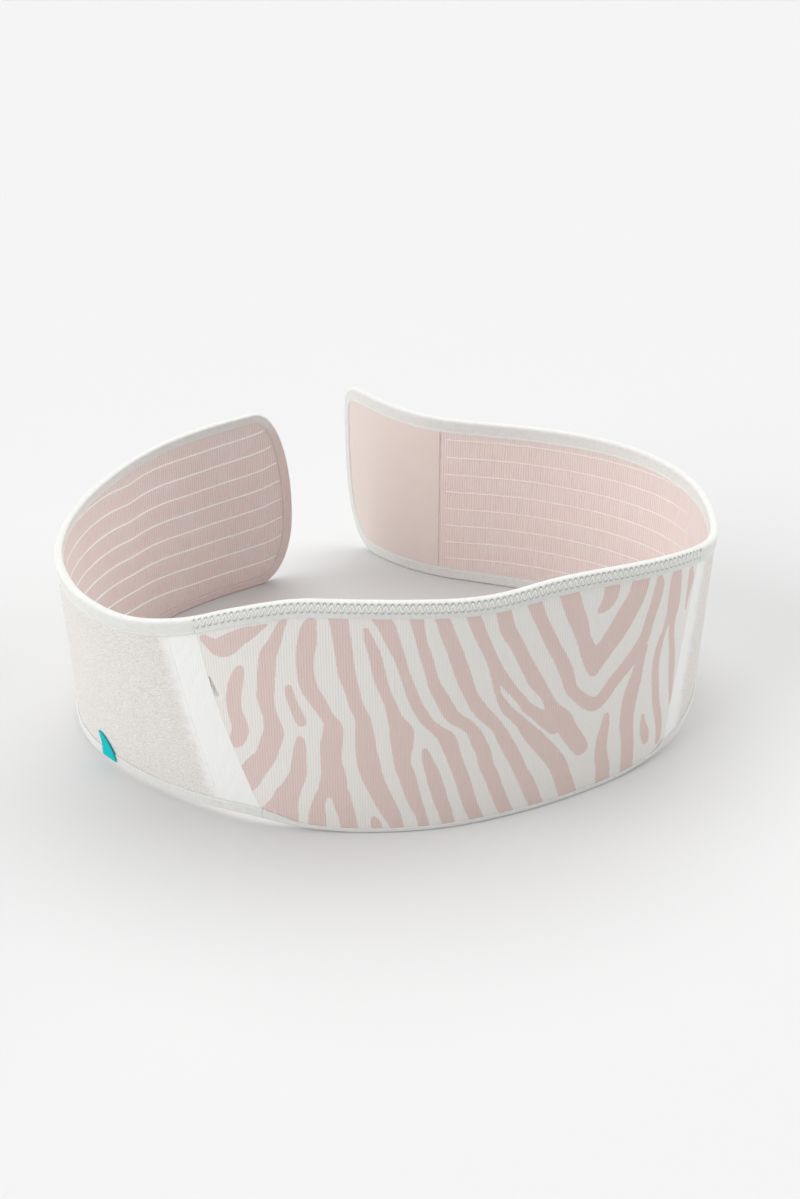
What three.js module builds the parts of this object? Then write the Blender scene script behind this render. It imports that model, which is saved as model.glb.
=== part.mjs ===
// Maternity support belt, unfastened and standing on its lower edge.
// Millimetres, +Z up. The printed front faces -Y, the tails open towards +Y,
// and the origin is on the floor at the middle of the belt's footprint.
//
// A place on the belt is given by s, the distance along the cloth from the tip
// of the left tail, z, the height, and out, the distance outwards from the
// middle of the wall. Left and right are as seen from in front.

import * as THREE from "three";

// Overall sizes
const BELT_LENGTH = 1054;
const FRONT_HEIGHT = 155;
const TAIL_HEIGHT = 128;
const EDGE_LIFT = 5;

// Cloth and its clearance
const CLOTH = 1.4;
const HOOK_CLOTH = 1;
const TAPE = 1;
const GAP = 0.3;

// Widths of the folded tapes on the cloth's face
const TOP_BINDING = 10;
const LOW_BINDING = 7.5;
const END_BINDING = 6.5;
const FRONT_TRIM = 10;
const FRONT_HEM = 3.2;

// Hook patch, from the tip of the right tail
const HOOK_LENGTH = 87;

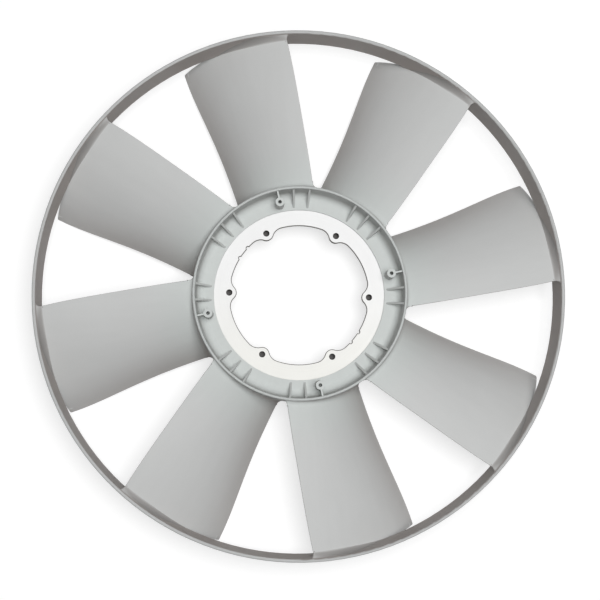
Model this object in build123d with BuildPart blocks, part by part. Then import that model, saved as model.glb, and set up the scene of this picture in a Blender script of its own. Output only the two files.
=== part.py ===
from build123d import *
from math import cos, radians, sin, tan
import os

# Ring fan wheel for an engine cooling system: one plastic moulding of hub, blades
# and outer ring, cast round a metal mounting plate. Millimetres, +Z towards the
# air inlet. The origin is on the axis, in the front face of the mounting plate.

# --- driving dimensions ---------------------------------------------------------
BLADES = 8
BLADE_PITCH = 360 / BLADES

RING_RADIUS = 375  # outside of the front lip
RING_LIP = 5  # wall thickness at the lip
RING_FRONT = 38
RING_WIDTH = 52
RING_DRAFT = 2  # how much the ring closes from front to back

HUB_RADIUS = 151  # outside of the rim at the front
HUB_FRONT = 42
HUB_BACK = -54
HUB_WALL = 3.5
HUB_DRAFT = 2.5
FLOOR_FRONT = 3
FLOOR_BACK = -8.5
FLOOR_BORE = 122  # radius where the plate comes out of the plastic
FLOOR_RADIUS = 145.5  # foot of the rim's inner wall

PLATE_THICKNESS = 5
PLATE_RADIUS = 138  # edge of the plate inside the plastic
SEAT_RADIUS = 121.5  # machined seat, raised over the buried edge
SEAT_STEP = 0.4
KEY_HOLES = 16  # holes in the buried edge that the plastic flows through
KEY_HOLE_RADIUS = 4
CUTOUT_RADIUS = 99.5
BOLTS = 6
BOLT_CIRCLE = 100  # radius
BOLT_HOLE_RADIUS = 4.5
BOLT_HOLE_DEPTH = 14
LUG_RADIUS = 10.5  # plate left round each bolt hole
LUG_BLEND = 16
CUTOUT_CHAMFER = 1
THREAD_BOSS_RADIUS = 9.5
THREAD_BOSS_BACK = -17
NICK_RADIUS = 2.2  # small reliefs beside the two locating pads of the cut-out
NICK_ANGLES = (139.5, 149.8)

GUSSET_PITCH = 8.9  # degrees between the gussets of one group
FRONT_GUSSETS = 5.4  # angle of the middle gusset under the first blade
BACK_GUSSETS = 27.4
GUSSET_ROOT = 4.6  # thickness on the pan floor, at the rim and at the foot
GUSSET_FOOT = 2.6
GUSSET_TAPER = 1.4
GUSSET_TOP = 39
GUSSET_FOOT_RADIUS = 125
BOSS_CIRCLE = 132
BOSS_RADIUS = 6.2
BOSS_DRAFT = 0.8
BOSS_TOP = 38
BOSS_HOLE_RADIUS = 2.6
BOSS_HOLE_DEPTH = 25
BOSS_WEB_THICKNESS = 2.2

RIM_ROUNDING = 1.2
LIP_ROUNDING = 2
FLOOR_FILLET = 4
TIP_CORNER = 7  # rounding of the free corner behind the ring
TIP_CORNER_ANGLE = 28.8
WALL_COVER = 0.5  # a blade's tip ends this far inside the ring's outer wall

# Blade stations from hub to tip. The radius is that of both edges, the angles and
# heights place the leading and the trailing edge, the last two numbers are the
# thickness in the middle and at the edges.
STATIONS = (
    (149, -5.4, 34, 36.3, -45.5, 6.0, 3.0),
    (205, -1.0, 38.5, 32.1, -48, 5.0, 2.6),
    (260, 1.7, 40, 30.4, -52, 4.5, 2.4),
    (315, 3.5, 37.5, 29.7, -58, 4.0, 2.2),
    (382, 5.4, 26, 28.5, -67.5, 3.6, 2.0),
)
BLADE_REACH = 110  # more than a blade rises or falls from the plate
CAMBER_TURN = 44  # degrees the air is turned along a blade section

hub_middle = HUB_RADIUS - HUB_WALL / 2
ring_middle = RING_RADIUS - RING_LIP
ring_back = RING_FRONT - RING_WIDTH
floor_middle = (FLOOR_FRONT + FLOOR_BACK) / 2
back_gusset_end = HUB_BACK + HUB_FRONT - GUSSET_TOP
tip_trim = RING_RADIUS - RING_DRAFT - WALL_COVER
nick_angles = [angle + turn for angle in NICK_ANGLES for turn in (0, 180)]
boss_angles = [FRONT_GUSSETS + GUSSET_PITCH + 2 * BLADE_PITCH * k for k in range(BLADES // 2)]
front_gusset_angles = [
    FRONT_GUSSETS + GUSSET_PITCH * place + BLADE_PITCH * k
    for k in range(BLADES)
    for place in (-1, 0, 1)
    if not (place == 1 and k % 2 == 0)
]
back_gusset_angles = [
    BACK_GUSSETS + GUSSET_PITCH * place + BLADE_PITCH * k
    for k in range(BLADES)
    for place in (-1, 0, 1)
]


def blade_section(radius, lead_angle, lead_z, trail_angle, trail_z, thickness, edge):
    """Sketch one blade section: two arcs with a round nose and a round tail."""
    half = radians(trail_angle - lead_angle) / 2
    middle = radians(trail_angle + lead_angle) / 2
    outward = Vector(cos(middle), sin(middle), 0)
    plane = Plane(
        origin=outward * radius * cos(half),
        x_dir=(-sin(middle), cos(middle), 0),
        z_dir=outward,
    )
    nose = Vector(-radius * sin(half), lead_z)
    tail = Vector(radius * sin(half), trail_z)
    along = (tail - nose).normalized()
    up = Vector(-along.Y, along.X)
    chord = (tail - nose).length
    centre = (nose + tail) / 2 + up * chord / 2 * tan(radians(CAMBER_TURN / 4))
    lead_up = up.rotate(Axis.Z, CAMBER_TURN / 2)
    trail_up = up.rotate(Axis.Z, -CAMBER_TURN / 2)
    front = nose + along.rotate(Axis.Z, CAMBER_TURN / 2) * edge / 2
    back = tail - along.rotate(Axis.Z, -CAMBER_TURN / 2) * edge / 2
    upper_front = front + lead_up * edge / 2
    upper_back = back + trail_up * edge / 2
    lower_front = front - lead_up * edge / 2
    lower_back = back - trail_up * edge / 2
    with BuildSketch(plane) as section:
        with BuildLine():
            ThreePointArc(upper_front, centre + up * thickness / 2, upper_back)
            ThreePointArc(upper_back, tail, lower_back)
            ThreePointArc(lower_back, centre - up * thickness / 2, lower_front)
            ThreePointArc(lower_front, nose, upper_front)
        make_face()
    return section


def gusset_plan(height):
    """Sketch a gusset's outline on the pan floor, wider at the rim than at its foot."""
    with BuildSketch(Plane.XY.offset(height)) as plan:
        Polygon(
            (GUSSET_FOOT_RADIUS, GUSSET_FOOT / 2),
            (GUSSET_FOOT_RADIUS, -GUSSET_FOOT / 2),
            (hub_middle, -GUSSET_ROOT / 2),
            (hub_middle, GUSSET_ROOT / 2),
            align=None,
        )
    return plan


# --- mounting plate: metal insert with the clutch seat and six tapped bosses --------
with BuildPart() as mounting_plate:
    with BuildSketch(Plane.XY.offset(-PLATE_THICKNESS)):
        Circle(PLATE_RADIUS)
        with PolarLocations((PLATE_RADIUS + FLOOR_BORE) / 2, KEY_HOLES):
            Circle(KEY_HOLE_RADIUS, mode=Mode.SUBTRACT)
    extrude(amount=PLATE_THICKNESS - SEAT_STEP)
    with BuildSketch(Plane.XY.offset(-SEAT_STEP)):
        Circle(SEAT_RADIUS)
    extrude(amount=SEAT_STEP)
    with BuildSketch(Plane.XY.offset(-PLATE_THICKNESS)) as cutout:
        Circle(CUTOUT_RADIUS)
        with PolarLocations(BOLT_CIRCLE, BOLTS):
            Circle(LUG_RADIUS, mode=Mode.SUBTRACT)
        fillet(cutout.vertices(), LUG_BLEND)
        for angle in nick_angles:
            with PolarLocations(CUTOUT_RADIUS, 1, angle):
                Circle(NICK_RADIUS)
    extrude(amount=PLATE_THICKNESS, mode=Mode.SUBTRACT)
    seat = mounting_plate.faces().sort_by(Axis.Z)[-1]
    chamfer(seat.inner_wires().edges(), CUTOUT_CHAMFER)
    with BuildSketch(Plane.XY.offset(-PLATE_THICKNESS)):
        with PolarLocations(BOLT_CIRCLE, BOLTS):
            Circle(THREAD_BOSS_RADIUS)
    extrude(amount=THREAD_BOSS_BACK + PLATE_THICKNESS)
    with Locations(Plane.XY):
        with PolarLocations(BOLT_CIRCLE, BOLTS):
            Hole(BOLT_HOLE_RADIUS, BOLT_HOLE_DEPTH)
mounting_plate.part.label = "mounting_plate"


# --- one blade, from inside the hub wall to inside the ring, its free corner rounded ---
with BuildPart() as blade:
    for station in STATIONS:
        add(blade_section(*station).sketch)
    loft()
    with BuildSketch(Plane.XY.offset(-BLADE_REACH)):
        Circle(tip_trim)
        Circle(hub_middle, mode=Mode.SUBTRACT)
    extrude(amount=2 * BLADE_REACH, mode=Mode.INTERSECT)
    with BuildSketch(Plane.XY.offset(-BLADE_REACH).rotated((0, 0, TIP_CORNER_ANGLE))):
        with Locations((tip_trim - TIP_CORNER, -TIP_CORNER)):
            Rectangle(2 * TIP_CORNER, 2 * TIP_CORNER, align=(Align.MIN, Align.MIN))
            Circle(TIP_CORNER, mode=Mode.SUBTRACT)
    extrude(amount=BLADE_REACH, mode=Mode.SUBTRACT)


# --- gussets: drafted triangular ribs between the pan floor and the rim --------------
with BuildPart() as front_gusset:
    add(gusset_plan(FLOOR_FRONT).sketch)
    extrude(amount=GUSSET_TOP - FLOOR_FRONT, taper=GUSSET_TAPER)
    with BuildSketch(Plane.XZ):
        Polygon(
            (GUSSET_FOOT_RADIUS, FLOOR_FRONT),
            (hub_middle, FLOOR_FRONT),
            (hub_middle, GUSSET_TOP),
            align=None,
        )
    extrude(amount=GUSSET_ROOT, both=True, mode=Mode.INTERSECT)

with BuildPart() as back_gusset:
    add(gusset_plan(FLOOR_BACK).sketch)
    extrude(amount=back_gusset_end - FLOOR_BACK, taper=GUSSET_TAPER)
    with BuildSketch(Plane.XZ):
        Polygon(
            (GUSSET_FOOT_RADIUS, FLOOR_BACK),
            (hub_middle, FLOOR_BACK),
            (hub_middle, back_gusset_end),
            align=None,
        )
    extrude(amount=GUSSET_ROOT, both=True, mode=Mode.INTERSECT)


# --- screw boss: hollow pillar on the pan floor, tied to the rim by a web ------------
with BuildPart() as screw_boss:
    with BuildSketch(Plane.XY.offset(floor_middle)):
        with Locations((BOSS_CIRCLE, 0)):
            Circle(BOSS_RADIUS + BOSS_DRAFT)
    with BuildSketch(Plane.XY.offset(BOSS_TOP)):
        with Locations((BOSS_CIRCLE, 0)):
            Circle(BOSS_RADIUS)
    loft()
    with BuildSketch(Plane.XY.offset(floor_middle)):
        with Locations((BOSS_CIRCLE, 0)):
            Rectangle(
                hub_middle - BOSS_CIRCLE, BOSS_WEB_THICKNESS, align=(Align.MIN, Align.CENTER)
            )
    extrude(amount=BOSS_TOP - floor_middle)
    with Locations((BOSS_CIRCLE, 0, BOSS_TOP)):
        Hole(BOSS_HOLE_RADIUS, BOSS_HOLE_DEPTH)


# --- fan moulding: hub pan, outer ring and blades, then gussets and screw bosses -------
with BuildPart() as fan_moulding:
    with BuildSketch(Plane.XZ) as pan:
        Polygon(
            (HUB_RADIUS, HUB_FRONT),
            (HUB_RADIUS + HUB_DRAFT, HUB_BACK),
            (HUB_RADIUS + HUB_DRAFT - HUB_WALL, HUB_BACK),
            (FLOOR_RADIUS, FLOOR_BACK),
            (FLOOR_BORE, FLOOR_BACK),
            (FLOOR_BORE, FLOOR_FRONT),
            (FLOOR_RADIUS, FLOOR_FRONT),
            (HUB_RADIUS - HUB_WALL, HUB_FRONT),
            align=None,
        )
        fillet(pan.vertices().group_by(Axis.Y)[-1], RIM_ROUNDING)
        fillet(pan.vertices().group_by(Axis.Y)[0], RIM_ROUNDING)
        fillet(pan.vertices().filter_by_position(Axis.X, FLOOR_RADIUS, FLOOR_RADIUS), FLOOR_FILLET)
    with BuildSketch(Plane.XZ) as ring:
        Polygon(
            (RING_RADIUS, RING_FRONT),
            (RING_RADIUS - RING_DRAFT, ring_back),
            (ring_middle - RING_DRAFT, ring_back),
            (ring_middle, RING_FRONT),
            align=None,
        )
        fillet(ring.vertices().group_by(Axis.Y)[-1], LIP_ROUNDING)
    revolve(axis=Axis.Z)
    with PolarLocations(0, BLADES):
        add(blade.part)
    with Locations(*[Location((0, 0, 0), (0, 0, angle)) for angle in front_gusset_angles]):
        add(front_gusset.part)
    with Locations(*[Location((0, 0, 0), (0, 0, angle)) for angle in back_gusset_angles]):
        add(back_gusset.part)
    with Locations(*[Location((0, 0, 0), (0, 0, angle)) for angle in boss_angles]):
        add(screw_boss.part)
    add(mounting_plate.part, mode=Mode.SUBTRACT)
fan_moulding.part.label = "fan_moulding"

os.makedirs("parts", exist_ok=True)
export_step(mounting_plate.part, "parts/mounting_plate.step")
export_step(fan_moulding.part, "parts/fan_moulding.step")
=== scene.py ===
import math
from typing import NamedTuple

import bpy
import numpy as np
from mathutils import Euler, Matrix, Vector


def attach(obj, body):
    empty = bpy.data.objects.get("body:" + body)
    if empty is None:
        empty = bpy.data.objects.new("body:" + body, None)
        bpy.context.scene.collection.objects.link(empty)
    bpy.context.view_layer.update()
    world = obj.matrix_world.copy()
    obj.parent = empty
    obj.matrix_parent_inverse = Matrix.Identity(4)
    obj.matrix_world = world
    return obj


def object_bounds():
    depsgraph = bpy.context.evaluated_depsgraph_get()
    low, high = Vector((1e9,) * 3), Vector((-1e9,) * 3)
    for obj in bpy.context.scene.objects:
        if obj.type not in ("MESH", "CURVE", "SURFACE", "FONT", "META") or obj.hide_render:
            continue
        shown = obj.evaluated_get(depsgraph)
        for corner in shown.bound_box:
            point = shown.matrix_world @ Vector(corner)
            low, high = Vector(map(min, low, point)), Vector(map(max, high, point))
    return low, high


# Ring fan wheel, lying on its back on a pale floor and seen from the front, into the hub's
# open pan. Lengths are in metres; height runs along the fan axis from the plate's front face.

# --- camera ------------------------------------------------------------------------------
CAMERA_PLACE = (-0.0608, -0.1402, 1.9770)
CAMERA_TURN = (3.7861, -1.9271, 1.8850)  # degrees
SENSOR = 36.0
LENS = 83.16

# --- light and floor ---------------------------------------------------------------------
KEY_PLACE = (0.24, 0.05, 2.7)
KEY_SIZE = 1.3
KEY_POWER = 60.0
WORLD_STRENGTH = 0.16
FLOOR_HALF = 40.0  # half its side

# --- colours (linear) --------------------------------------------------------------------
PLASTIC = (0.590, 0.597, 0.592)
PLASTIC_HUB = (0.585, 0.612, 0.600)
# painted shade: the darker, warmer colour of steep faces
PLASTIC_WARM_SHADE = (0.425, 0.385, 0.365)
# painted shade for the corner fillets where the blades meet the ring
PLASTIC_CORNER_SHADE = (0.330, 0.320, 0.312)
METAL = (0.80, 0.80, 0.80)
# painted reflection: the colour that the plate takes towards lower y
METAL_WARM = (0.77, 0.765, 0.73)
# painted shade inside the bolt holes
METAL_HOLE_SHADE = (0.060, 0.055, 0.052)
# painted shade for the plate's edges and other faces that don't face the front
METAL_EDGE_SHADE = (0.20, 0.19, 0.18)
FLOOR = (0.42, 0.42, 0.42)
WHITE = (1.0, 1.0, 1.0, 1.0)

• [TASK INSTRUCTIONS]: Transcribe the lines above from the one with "bpy.context.view_layer.update()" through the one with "return low, high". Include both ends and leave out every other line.

• [EXERCISE RESULT]:
    bpy.context.view_layer.update()
    world = obj.matrix_world.copy()
    obj.parent = empty
    obj.matrix_parent_inverse = Matrix.Identity(4)
    obj.matrix_world = world
    return obj


def object_bounds():
    depsgraph = bpy.context.evaluated_depsgraph_get()
    low, high = Vector((1e9,) * 3), Vector((-1e9,) * 3)
    for obj in bpy.context.scene.objects:
        if obj.type not in ("MESH", "CURVE", "SURFACE", "FONT", "META") or obj.hide_render:
            continue
        shown = obj.evaluated_get(depsgraph)
        for corner in shown.bound_box:
            point = shown.matrix_world @ Vector(corner)
            low, high = Vector(map(min, low, point)), Vector(map(max, high, point))
    return low, high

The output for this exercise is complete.